== Exercise instructions ==
Could you output each line of the data that follows exactly?

== Source excerpt ==
--------------------------------
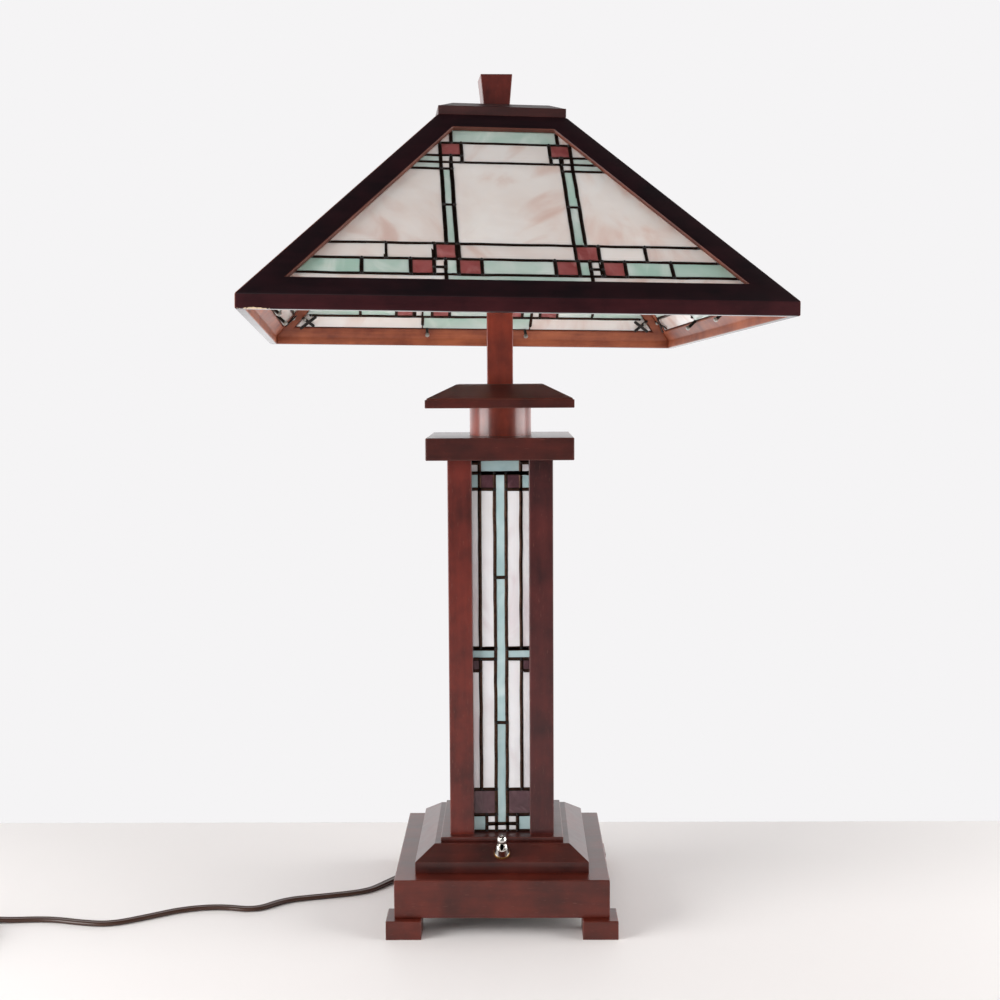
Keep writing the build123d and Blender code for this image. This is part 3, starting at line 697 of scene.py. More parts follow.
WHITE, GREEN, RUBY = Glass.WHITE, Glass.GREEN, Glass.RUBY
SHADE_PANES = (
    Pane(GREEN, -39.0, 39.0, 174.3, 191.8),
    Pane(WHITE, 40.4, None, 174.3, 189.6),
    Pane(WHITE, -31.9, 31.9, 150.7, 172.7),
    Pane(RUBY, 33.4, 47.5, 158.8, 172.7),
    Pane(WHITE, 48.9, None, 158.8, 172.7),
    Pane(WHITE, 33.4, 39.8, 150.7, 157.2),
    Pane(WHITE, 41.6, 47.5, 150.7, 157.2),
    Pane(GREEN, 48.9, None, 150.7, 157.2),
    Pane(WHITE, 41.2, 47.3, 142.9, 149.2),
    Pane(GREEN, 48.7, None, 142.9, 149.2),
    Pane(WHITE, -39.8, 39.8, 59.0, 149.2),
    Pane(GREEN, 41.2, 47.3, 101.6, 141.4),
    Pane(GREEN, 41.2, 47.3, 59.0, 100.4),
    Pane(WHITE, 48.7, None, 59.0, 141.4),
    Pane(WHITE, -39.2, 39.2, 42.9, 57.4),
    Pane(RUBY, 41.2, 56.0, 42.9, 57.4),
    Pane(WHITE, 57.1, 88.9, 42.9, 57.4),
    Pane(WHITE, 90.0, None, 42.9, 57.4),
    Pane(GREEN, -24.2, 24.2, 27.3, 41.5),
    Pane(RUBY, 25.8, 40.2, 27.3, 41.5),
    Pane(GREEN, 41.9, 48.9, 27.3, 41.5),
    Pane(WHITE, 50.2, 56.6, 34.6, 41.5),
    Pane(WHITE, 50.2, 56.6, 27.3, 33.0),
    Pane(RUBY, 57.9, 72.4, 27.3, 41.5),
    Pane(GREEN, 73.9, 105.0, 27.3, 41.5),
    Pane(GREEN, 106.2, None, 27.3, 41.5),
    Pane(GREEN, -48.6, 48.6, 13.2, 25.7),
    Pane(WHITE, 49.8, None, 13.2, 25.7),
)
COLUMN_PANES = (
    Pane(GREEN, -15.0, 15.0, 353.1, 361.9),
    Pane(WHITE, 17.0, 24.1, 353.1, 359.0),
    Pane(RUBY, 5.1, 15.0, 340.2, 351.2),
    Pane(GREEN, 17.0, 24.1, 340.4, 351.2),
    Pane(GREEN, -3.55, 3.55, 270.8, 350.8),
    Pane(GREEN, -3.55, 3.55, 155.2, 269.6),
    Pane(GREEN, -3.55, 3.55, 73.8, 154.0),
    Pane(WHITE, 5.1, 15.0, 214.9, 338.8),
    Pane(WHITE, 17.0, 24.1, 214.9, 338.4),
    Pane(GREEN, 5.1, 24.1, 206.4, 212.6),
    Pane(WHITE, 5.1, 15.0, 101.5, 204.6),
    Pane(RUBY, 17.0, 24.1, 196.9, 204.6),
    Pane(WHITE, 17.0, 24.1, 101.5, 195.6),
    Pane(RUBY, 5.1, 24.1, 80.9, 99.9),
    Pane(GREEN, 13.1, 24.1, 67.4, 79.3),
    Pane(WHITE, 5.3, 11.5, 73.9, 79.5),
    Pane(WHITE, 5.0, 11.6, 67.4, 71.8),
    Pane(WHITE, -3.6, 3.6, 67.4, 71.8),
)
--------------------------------
== Response to this task ==
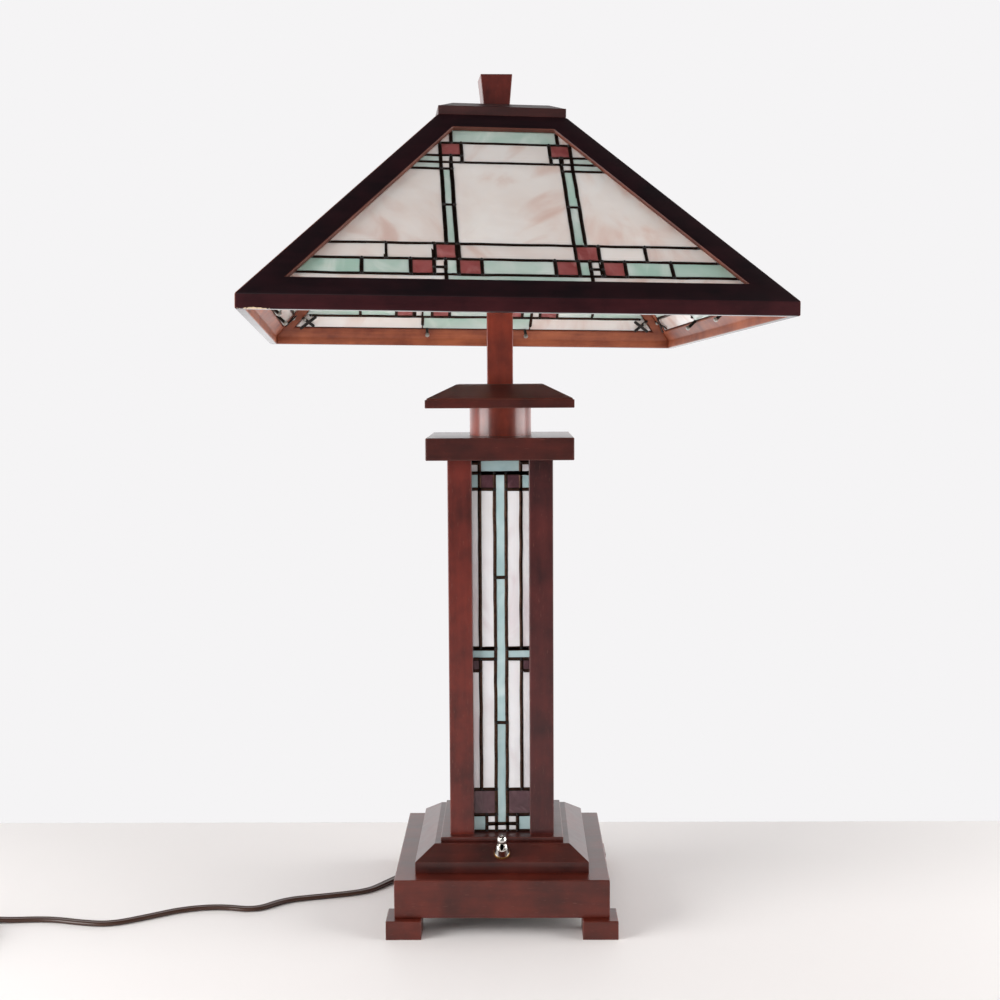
Keep writing the build123d and Blender code for this image. This is part 3, starting at line 697 of scene.py. More parts follow.
WHITE, GREEN, RUBY = Glass.WHITE, Glass.GREEN, Glass.RUBY
SHADE_PANES = (
    Pane(GREEN, -39.0, 39.0, 174.3, 191.8),
    Pane(WHITE, 40.4, None, 174.3, 189.6),
    Pane(WHITE, -31.9, 31.9, 150.7, 172.7),
    Pane(RUBY, 33.4, 47.5, 158.8, 172.7),
    Pane(WHITE, 48.9, None, 158.8, 172.7),
    Pane(WHITE, 33.4, 39.8, 150.7, 157.2),
    Pane(WHITE, 41.6, 47.5, 150.7, 157.2),
    Pane(GREEN, 48.9, None, 150.7, 157.2),
    Pane(WHITE, 41.2, 47.3, 142.9, 149.2),
    Pane(GREEN, 48.7, None, 142.9, 149.2),
    Pane(WHITE, -39.8, 39.8, 59.0, 149.2),
    Pane(GREEN, 41.2, 47.3, 101.6, 141.4),
    Pane(GREEN, 41.2, 47.3, 59.0, 100.4),
    Pane(WHITE, 48.7, None, 59.0, 141.4),
    Pane(WHITE, -39.2, 39.2, 42.9, 57.4),
    Pane(RUBY, 41.2, 56.0, 42.9, 57.4),
    Pane(WHITE, 57.1, 88.9, 42.9, 57.4),
    Pane(WHITE, 90.0, None, 42.9, 57.4),
    Pane(GREEN, -24.2, 24.2, 27.3, 41.5),
    Pane(RUBY, 25.8, 40.2, 27.3, 41.5),
    Pane(GREEN, 41.9, 48.9, 27.3, 41.5),
    Pane(WHITE, 50.2, 56.6, 34.6, 41.5),
    Pane(WHITE, 50.2, 56.6, 27.3, 33.0),
    Pane(RUBY, 57.9, 72.4, 27.3, 41.5),
    Pane(GREEN, 73.9, 105.0, 27.3, 41.5),
    Pane(GREEN, 106.2, None, 27.3, 41.5),
    Pane(GREEN, -48.6, 48.6, 13.2, 25.7),
    Pane(WHITE, 49.8, None, 13.2, 25.7),
)
COLUMN_PANES = (
    Pane(GREEN, -15.0, 15.0, 353.1, 361.9),
    Pane(WHITE, 17.0, 24.1, 353.1, 359.0),
    Pane(RUBY, 5.1, 15.0, 340.2, 351.2),
    Pane(GREEN, 17.0, 24.1, 340.4, 351.2),
    Pane(GREEN, -3.55, 3.55, 270.8, 350.8),
    Pane(GREEN, -3.55, 3.55, 155.2, 269.6),
    Pane(GREEN, -3.55, 3.55, 73.8, 154.0),
    Pane(WHITE, 5.1, 15.0, 214.9, 338.8),
    Pane(WHITE, 17.0, 24.1, 214.9, 338.4),
    Pane(GREEN, 5.1, 24.1, 206.4, 212.6),
    Pane(WHITE, 5.1, 15.0, 101.5, 204.6),
    Pane(RUBY, 17.0, 24.1, 196.9, 204.6),
    Pane(WHITE, 17.0, 24.1, 101.5, 195.6),
    Pane(RUBY, 5.1, 24.1, 80.9, 99.9),
    Pane(GREEN, 13.1, 24.1, 67.4, 79.3),
    Pane(WHITE, 5.3, 11.5, 73.9, 79.5),
    Pane(WHITE, 5.0, 11.6, 67.4, 71.8),
    Pane(WHITE, -3.6, 3.6, 67.4, 71.8),
)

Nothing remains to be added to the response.